Shakespeare in Central Park 2014

The Delacorte Theater

The Delacorte Theater

The Public Theater will kick off its 52nd year next month at the Delacorte Theater featuring two of Shakespeare’s classic productions – “Much Ado About Nothing” and “King Lear”.

“Much Ado About Nothing” will play a five-week run at the Park’s Delacorte Theater, from June 3 through July 6. Leading that production will be Lily Rabe (“American Horror Story”) as Beatrice and Hamish Linklater (“The Cray Ones”) as Benedick. Rabe and Linklater both have a long history with The Public. Rabe was in the 2012 Shakespeare in the Park production of “As You Like It,” while Linklater headlined last summer’s production of “The Comedy of Errors.” Both actors appeared in 2010’s acclaimed “The Merchant of Venice” with Al Pacino. Tony Award-winner Jack O’Brien (“Hairspray”) will direct.

Two favorites return with Shakespeare in the Park’s second show of the season: “King Lear,” with John Lithgow in the title role. “Lear” hasn’t been seen in the Park since 1973 — and Lithgow hasn’t been seen on the Park’s stage since 1975 (as Laertes in “Hamlet”). “King Lear” will run at the Delacorte July 22 through Aug. 17, under the direction of Tony winner Daniel Sullivan (“The Merchant of Venice”).

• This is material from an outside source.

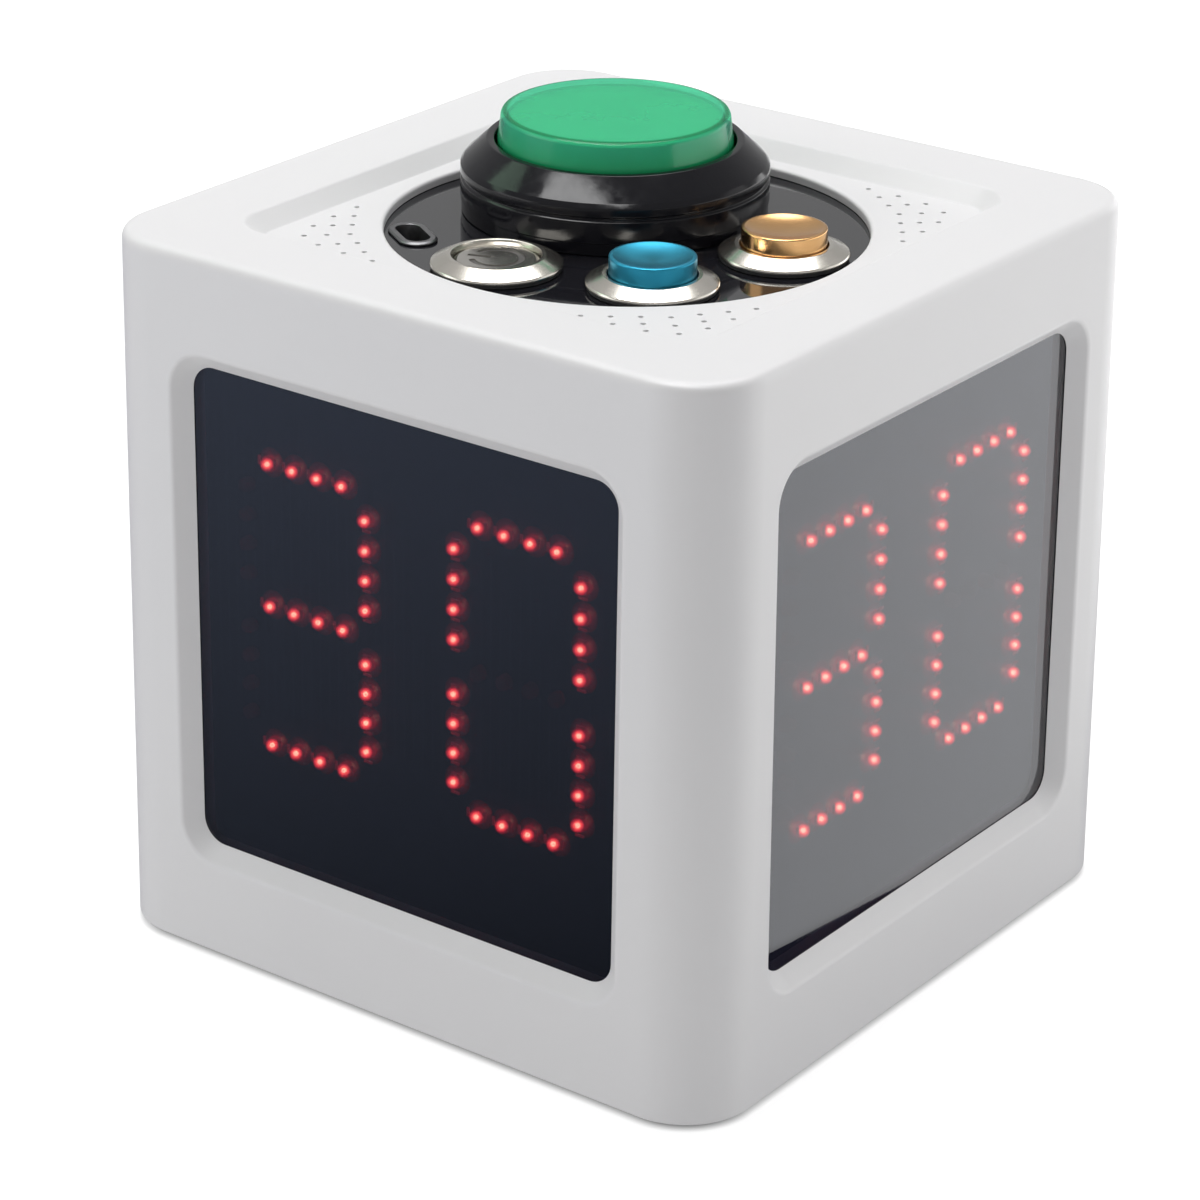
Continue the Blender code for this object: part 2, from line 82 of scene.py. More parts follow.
def diagonal(across, along):
    """Point (x, y) from distances across and along the near corner's diagonal."""
    s = 1 / math.sqrt(2)
    return ((along + across) * s, (across - along) * s)


def switch_at(name):
    angle, reach, _ = SMALL[name]
    a = math.radians(angle)
    return (*diagonal(reach * math.sin(a), reach * math.cos(a)), Z_PANEL)


# ---------------------------------------------------------------- materials

def new_material(name):
    mat = bpy.data.materials.new(name)
    mat.use_nodes = True
    return mat, mat.node_tree, mat.node_tree.nodes["Principled BSDF"]


def noise(tree, vector, scale, detail=3.0, rough=0.55):
    node = tree.nodes.new("ShaderNodeTexNoise")
    node.inputs["Scale"].default_value = scale
    node.inputs["Detail"].default_value = detail
    node.inputs["Roughness"].default_value = rough
    tree.links.new(vector, node.inputs["Vector"])
    return node.outputs["Fac"]


def mixed(tree, factor, low, high):
    node = tree.nodes.new("ShaderNodeMix")
    node.data_type = "RGBA"
    for socket, colour in ((node.inputs[6], low), (node.inputs[7], high)):
        if isinstance(colour, bpy.types.NodeSocket):
            tree.links.new(colour, socket)
        else:
            socket.default_value = (*colour, 1)
    tree.links.new(factor, node.inputs[0])
    return node.outputs[2]


def ranged(tree, value, low, high, start=0.3, end=0.7):
    node = tree.nodes.new("ShaderNodeMapRange")
    for key, number in zip(("From Min", "From Max", "To Min", "To Max"), (start, end, low, high)):
        node.inputs[key].default_value = number
    tree.links.new(value, node.inputs["Value"])
    return node.outputs["Result"]


def maths(tree, operation, a, b):
    node = tree.nodes.new("ShaderNodeMath")
    node.operation = operation
    for socket, value in zip(node.inputs, (a, b)):
        if isinstance(value, (int, float)):
            socket.default_value = value
        else:
            tree.links.new(value, socket)
    return node.outputs[0]


def bumped(tree, shader, height, strength, distance):
    """Bump on a shader's normal, with its distance in millimetres."""
    node = tree.nodes.new("ShaderNodeBump")
    node.inputs["Strength"].default_value = strength
    node.inputs["Distance"].default_value = distance * MM
    tree.links.new(height, node.inputs["Height"])
    tree.links.new(node.outputs["Normal"], shader.inputs["Normal"])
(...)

As always, tickets to The Public Theater’s Shakespeare in the Park productions are free and distributed, two per person, at the Delacorte Theater in Central Park on the day of the show. Once again, The Public Theater will offer free tickets through a Virtual Ticketing lottery on the day of the show. Those wishing to participate can register at www.shakespeareinthepark.org.

FAQ (Courtesy of the Public Theater)

What is Free Shakespeare in the Park?
Free Shakespeare in the Park is The Public Theater’s annual season of free plays at the Delacorte Theater in New York City’s Central Park.

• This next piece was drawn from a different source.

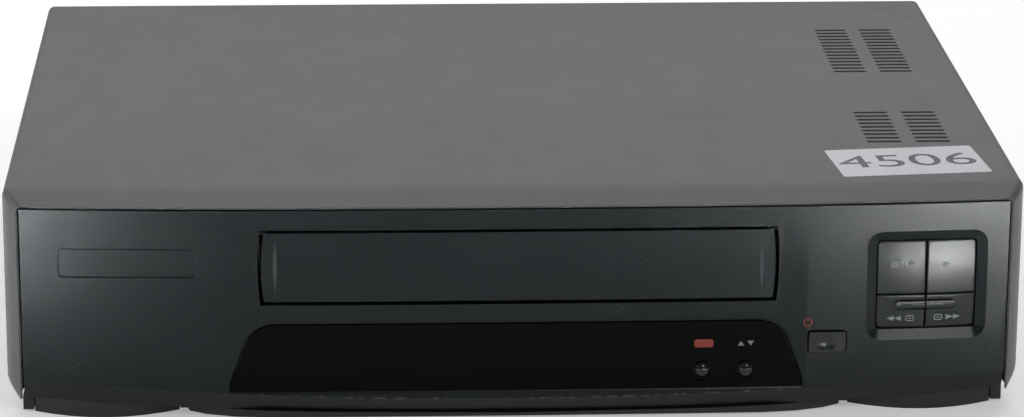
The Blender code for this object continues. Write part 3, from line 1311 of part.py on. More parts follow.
DRUM_SHARES = (0.0, 0.7309)
DRUM_RADIUS = 0.0310
DRUM_TILT = math.radians(6)
DRUM_LOWER_HEIGHT = 0.0160
DRUM_UPPER_HEIGHT = 0.0130
DRUM_SHAFT_RADIUS = 0.0030
DRUM_CAP_RADIUS = 0.0120
DRUM_CAP_HEIGHT = 0.0030
DRUM_AXIS = Vector((math.sin(DRUM_TILT), 0.0, math.cos(DRUM_TILT)))
DRUM_FOOT = Vector((*spot(DRUM_SHARES), DECK_SEAT + DRUM_RADIUS * math.sin(DRUM_TILT)))


def make_drum():
    split = DRUM_LOWER_HEIGHT
    top = split + GAP + DRUM_UPPER_HEIGHT
    shape = bmesh.new()
    profile = ((0.0, 0.0), (DRUM_RADIUS, 0.0), (DRUM_RADIUS, split), (DRUM_SHAFT_RADIUS, split),
               (DRUM_SHAFT_RADIUS, top + DRUM_CAP_HEIGHT + GAP), (0.0, top + DRUM_CAP_HEIGHT + GAP))
    add_turned(shape, profile, DRUM_FOOT, DRUM_AXIS)
    make_object("lower_drum", shape, ALUMINIUM)
    bore = DRUM_SHAFT_RADIUS + GAP
    profile = ((bore, split + GAP), (DRUM_RADIUS, split + GAP), (DRUM_RADIUS, top), (DRUM_CAP_RADIUS, top),
               (DRUM_CAP_RADIUS, top + DRUM_CAP_HEIGHT), (bore, top + DRUM_CAP_HEIGHT))
    shape = bmesh.new()
    add_turned(shape, profile, DRUM_FOOT, DRUM_AXIS, closed=True)
    make_object("upper_drum", shape, ALUMINIUM, tuple(DRUM_FOOT + DRUM_AXIS * split))


# Capstan, pinch roller, heads and tape guides

PINCH_PIVOT_SHARES = (0.5025, 0.6137)
PINCH_PLACE_SHARES = (0.4642, 0.6723)
TENSION_PIVOT_SHARES = (-0.4806, 0.6206)
TRACK_HEAD_SHARES = (0.3004, 0.6533)
ERASE_HEAD_SHARES = (-0.3113, 0.6413)
FLYWHEEL_RADIUS = 0.0180
FLYWHEEL_BOTTOM = 0.0125
FLYWHEEL_TOP = 0.0160
CAPSTAN_TOP = 0.0480
HOUSING_RADIUS = 0.0050
HOUSING_TOP = 0.0280
PINCH_PIVOT = spot(PINCH_PIVOT_SHARES)
PINCH_PLACE = spot(PINCH_PLACE_SHARES)
PINCH_RADIUS = 0.0060
PINCH_BOTTOM = 0.0320
PINCH_TOP = 0.0440
ARM_THICKNESS = 0.0025
ARM_HALF = 0.0032
PIVOT_RADIUS = 0.0040
PINCH_ARM_Z = 0.0292
ARM_PIN_RADIUS = 0.0015
HEAD_HALF = 0.0050
HEAD_HALF_DEPTH = 0.0042
HEAD_TOP = 0.0400
HEAD_CLEARANCE = 0.0008
ERASE_HEAD = spot(ERASE_HEAD_SHARES)
TENSION_PIVOT = spot(TENSION_PIVOT_SHARES)
TENSION_PLACE = (ERASE_HEAD[0] - HEAD_HALF - HEAD_CLEARANCE - ARM_HALF, ERASE_HEAD[1])
TENSION_ARM_Z = 0.0240
TENSION_POST_TOP = 0.0420
GUIDE_BASE_HALF = 0.0050
GUIDE_BASE_HEIGHT = 0.0030
GUIDE_POST_RADIUS = 0.0020
GUIDE_FLANGE_RADIUS = 0.0032
GUIDE_TOP = 0.0440


def make_capstan():
    centre = (CAPSTAN_X, CAPSTAN_Y, 0.0)
    profile = ((0.0, FLYWHEEL_BOTTOM), (FLYWHEEL_RADIUS, FLYWHEEL_BOTTOM), (FLYWHEEL_RADIUS, FLYWHEEL_TOP),
               (CAPSTAN_RADIUS, FLYWHEEL_TOP), (CAPSTAN_RADIUS, CAPSTAN_TOP), (0.0, CAPSTAN_TOP))
    shape = bmesh.new()
    add_turned(shape, profile, centre)
    make_object("capstan_flywheel", shape, BRIGHT_STEEL, (centre[0], centre[1], FLYWHEEL_BOTTOM))
    shape = bmesh.new()
    add_tube(shape, centre, (0.0, 0.0, 1.0), HOUSING_RADIUS, CAPSTAN_RADIUS + DECK_GAP, (DECK_SEAT, HOUSING_TOP),
             SMALL_SIDES)
    make_object("capstan_housing", shape, ZINC_STEEL)


def make_arm(name, pivot, place, arm_z, pin_top):
    """An arm that turns on a pivot tube standing on the deck, with a pin at its far end."""
    start = Vector((*pivot, 0.0))
    end = Vector((*place, 0.0))
    way = (end - start).normalized()
    side = Vector((-way.y, way.x, 0.0)) * ARM_HALF
    z = (arm_z, arm_z + ARM_THICKNESS)
    shape = bmesh.new()
    corners = (start - side, end - side, end + way * ARM_HALF, end + side, start + side)
    add_prism(shape, [(point.x, point.y) for point in corners], "Z", z)
    arm = make_object(name, shape, ZINC_STEEL, (start.x, start.y, arm_z))
    extras = bmesh.new()
    add_rod(extras, start, (0.0, 0.0, 1.0), PIVOT_RADIUS, (DECK_SEAT, z[1] + GAP))
    add_rod(extras, end, (0.0, 0.0, 1.0), ARM_PIN_RADIUS, (arm_z + GAP, pin_top), PIN_SIDES)
    join(arm, "pivot_and_pin", extras)


def make_pinch_roller():
    make_arm("pinch_arm", PINCH_PIVOT, PINCH_PLACE, PINCH_ARM_Z, PINCH_TOP + GAP)
    shape = bmesh.new()
    add_tube(shape, (*PINCH_PLACE, 0.0), (0.0, 0.0, 1.0), PINCH_RADIUS, ARM_PIN_RADIUS + GAP,
             (PINCH_BOTTOM, PINCH_TOP), KNOB_SIDES)
    make_object("pinch_roller", shape, BLACK_RUBBER, (*PINCH_PLACE, PINCH_BOTTOM))


def make_heads():
    make_arm("tension_arm", TENSION_PIVOT, TENSION_PLACE, TENSION_ARM_Z, TENSION_POST_TOP)
    for name, (x, y) in (("audio_control_head", spot(TRACK_HEAD_SHARES)), ("erase_head", ERASE_HEAD)):
        shape = bmesh.new()
        add_box(shape, both(HEAD_HALF, x), both(HEAD_HALF_DEPTH, y), (DECK_SEAT, HEAD_TOP))
        make_object(name, shape, BRIGHT_STEEL)


def make_guides():
    for name, x in (("supply_guide", -GUIDE_X), ("takeup_guide", GUIDE_X)):
        shape = bmesh.new()
        middle = DECK_SEAT + GUIDE_BASE_HEIGHT
        add_box(shape, both(GUIDE_BASE_HALF, x), both(GUIDE_BASE_HALF, GUIDE_Y), (DECK_SEAT, middle))
        guide = make_object(name, shape, BRIGHT_STEEL, (x, GUIDE_Y, DECK_SEAT))
        extras = bmesh.new()
        add_rod(extras, (x, GUIDE_Y, 0.0), (0.0, 0.0, 1.0), GUIDE_KEY_RADIUS,
                (DECK_BOTTOM - DECK_GAP, middle - SLIVER), PIN_SIDES)
        profile = ((0.0, middle - SLIVER), (GUIDE_POST_RADIUS, middle - SLIVER),
                   (GUIDE_POST_RADIUS, GUIDE_TOP - BRACKET_SHEET), (GUIDE_FLANGE_RADIUS, GUIDE_TOP - BRACKET_SHEET),
                   (GUIDE_FLANGE_RADIUS, GUIDE_TOP), (0.0, GUIDE_TOP))
        add_turned(extras, profile, (x, GUIDE_Y, 0.0), sides=SMALL_SIDES)
        join(guide, "key_and_post", extras)


# Reels and the idler wheel between them

REEL_SHARES = (0.2512, 0.3965)
REEL_X, REEL_Y = spot(REEL_SHARES)
TABLE_RADIUS = 0.0240
TABLE_BOTTOM = 0.0200
TABLE_TOP = 0.0230
HUB_RADIUS = 0.0080
HUB_TOP = 0.0250
SPINDLE_RADIUS = 0.0050
SPINDLE_TOP = 0.0370
SPINDLE_TIP = 0.0030
REEL_FOOT_RADIUS = 0.0060
IDLER_SHARES = (0.0, 0.3034)
IDLER_PIVOT = spot(IDLER_SHARES)
IDLER_REACH = 0.0300
IDLER_RADIUS = 0.0080
IDLER_ROOT = 0.0070
IDLER_TEETH = 16
IDLER_BOTTOM = 0.0214
IDLER_TOP = 0.0232
IDLER_ARM_HEIGHT = 0.0024


def make_reels():
    for name, x in (("supply_reel", -REEL_X), ("takeup_reel", REEL_X)):
        profile = ((0.0, DECK_SEAT), (REEL_FOOT_RADIUS, DECK_SEAT), (REEL_FOOT_RADIUS, TABLE_BOTTOM),
                   (TABLE_RADIUS, TABLE_BOTTOM), (TABLE_RADIUS, TABLE_TOP), (HUB_RADIUS, TABLE_TOP),
                   (HUB_RADIUS, HUB_TOP), (SPINDLE_RADIUS, HUB_TOP), (SPINDLE_RADIUS, SPINDLE_TOP - SPINDLE_TIP),
                   (SPINDLE_TIP, SPINDLE_TOP), (0.0, SPINDLE_TOP))
        shape = bmesh.new()
        add_turned(shape, profile, (x, REEL_Y, 0.0))
        make_object(name, shape, BLACK_PLASTIC, (x, REEL_Y, DECK_SEAT))


def make_idler():
    start = (*IDLER_PIVOT, 0.0)
    end = (start[0], start[1] + IDLER_REACH, 0.0)
    shape = bmesh.new()
    top = DECK_SEAT + IDLER_ARM_HEIGHT
    add_box(shape, both(ARM_HALF, start[0]), (start[1], end[1]), (DECK_SEAT, top))
    arm = make_object("idler_arm", shape, BLACK_PLASTIC, (*IDLER_PIVOT, DECK_SEAT))
    extras = bmesh.new()
    add_rod(extras, start, (0.0, 0.0, 1.0), PIVOT_RADIUS, (DECK_SEAT + GAP, top + GAP))
    add_rod(extras, end, (0.0, 0.0, 1.0), ARM_PIN_RADIUS, (DECK_SEAT + GAP, IDLER_TOP + GAP), PIN_SIDES)
    join(arm, "pivot_and_pin", extras)
    gear = bmesh.new()
    outline = gear_outline((end[0], end[1]), IDLER_RADIUS, IDLER_ROOT, IDLER_TEETH)
    add_prism(gear, outline, "Z", (IDLER_BOTTOM, IDLER_TOP))
    wheel = make_object("idler_gear", gear, WHITE_PLASTIC, (end[0], end[1], IDLER_BOTTOM))
    bore = bmesh.new()
    add_rod(bore, end, (0.0, 0.0, 1.0), ARM_PIN_RADIUS + GAP, (IDLER_BOTTOM - OVERRUN, IDLER_TOP + OVERRUN),
            PIN_SIDES)
    cut(wheel, "bore", bore)


# Loading drive: a motor with a worm that turns the mode gear

MODE_SHARES = (-0.4369, 0.7757)
MODE_X, MODE_Y = spot(MODE_SHARES)
MODE_RADIUS = 0.0130
MODE_ROOT = 0.0120
MODE_TEETH = 26
MODE_THICKNESS = 0.0030
MODE_HUB_RADIUS = 0.0045
MOTOR_RADIUS = 0.0090
MOTOR_SETBACK = 0.0120
MOTOR_LENGTH = 0.0210
WORM_RADIUS = 0.0030
WORM_REACH = 0.0100
WORM_LENGTH = 0.0195
WORM_STUB_RADIUS = 0.0010
WORM_STUB_LENGTH = 0.0060
DRIVE_Z = DECK_SEAT + MOTOR_RADIUS
WORM_X = MODE_X + MODE_RADIUS + WORM_RADIUS + GAP


def make_loading_drive():
    z = both(MODE_THICKNESS / 2, DRIVE_Z)
    shape = bmesh.new()
    add_prism(shape, gear_outline((MODE_X, MODE_Y), MODE_RADIUS, MODE_ROOT, MODE_TEETH), "Z", z)
    gear = make_object("mode_gear", shape, WHITE_PLASTIC, (MODE_X, MODE_Y, DRIVE_Z))
    hub = bmesh.new()
    add_rod(hub, (MODE_X, MODE_Y, 0.0), (0.0, 0.0, 1.0), MODE_HUB_RADIUS, (DECK_SEAT, z[1] + METAL))
    join(gear, "hub", hub)

    axis = (0.0, 1.0, 0.0)
    centre = (WORM_X, 0.0, DRIVE_Z)
    motor_front = MODE_Y + MOTOR_SETBACK
    motor_back = motor_front + MOTOR_LENGTH
    bore = WORM_STUB_RADIUS + GAP
    bore_end = motor_front + WORM_STUB_LENGTH
    profile = ((0.0, bore_end), (bore, bore_end), (bore, motor_front), (MOTOR_RADIUS, motor_front),
               (MOTOR_RADIUS, motor_back), (0.0, motor_back))
    shape = bmesh.new()
    add_turned(shape, profile, centre, axis, KNOB_SIDES)
    make_object("loading_motor", shape, ZINC_STEEL)
    front = MODE_Y - WORM_REACH
    back = front + WORM_LENGTH
    profile = ((0.0, front), (WORM_RADIUS, front), (WORM_RADIUS, back), (WORM_STUB_RADIUS, back),
               (WORM_STUB_RADIUS, bore_end - GAP), (0.0, bore_end - GAP))
    shape = bmesh.new()
    add_turned(shape, profile, centre, axis, SMALL_SIDES)
    make_object("loading_worm", shape, WHITE_PLASTIC, (WORM_X, back, DRIVE_Z))


make_cover()
make_cover_screws()
make_fascia()
make_window()
make_flap()
for key_name, key_x, key_z in key_spans():
    make_key(key_name, key_x, key_z)
make_power_button()
make_dome_button("record_button", RECORD_X)
make_dome_button("channel_button", CHANNEL_X)
make_tray()
make_feet()
make_rear_panel()
make_scart_sockets()
make_aerial_sockets()
make_mains_inlet()
make_main_board()
make_power_supply()
make_key_board()
make_deck()
make_carriage_brackets()
make_carrier()
make_basket()
make_drum()
make_capstan()
make_pinch_roller()
make_heads()
make_guides()
make_reels()
make_idler()
make_loading_drive()
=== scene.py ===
import json
import math

import bmesh
import bpy
from mathutils import Matrix, Vector

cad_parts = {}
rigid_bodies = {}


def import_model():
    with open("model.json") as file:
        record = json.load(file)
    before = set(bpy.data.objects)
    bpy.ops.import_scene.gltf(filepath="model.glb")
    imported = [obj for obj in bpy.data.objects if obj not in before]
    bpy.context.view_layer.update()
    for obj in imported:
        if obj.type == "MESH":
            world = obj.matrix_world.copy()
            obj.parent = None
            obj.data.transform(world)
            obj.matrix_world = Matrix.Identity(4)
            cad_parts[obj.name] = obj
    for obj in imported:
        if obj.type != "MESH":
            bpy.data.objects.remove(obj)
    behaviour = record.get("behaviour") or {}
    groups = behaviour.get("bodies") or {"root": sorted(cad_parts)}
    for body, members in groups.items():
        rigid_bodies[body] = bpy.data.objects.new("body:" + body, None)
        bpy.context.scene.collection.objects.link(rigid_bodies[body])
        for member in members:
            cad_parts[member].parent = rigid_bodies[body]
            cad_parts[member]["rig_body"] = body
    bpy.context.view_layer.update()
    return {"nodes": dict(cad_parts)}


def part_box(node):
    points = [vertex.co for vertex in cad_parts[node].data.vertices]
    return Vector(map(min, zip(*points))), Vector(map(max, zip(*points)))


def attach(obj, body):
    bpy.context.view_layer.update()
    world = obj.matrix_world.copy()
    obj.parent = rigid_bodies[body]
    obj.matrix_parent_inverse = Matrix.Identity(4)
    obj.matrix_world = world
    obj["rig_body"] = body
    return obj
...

What plays are being performed at Free Shakespeare in the Park this year?
This year, Free Shakespeare in the Park will feature MUCH ADO ABOUT NOTHING (June 3 – July 6), by William Shakespeare and directed by Jack O’Brien, and KING LEAR (July 22 – August 17), also by Shakespeare and directed by Daniel Sullivan. For a full schedule, click on the show title.
What time do performances begin?
All performances of MUCH ADO ABOUT NOTHING and KING LEAR begin at 8:00pm. For start times for special events, please visit each event’s individual page.
How do I get tickets?
There are a number of ways to get free tickets to Shakespeare in the Park, including the Free Ticket Lines at the Delacorte Theater in Central Park, distribution in the five boroughs, and on this website via our Virtual Ticketing lottery. For more information, see the Tickets page.
How many tickets can I get by waiting in line?
Each person waiting in line can receive up to two tickets to that night’s performance, subject to availability. To allow as many different people as possible to attend performances throughout the summer, each person will be limited to receiving free tickets to two total performances of each production. Click here for more information.
Are there any separate ticket policies for senior citizens or people with disabilities?
Each person waiting in line can receive up to two tickets to that night’s performance, subject to availability. To allow as many different people as possible to attend performances throughout the summer, each person will be limited to receiving free tickets to two total performances of each production. Click here for more information.
Can I reserve seats to Shakespeare in the Park in advance?
As a thank you for helping to keep Shakespeare in the Park free for all New Yorkers, we are able to offer reserved seats to our Summer Supporters and Partners who support our work through their generous donations. Click here for more information or to donate today.
What if it rains?
No performance will be canceled before 8:00PM, even if it’s raining. We may delay the beginning of the performance, but will perform if and when possible and safe for the actors. Click here for more information.
Why can’t I be in the Park before 6am?
Central Park is closed between the hours of 1:00AM and 6:00AM. NYPD will patrol the Delacorte area and issue summons to anyone in the Park before its official open time. If you choose to line up before 6:00AM, please do so along the east side of Central Park West starting at 81st Street. A Public Theater line monitor will escort the line in at 6:00AM. The Public Theater neither suggests nor condones lining up before the park opens at 6:00AM.
Why are the lines for Shakespeare in the Park so long?
Tens of thousands of free tickets are made available to Free Shakespeare in the Park each summer. While we do our best to accommodate everyone who would like to attend a performance, the demand for tickets is always greater than the number of seats we have available. We appreciate your patience and are working very hard to ensure that the process remains as smooth and equitable as possible.
Are there group tickets to Shakespeare in the Park?
Free tickets to Shakespeare in the Park are not available for group reservations. If you would like to attend a performance as a group, the group can wait in the line at the Delacorte Theater, or you can consider the Delacorte Investors program.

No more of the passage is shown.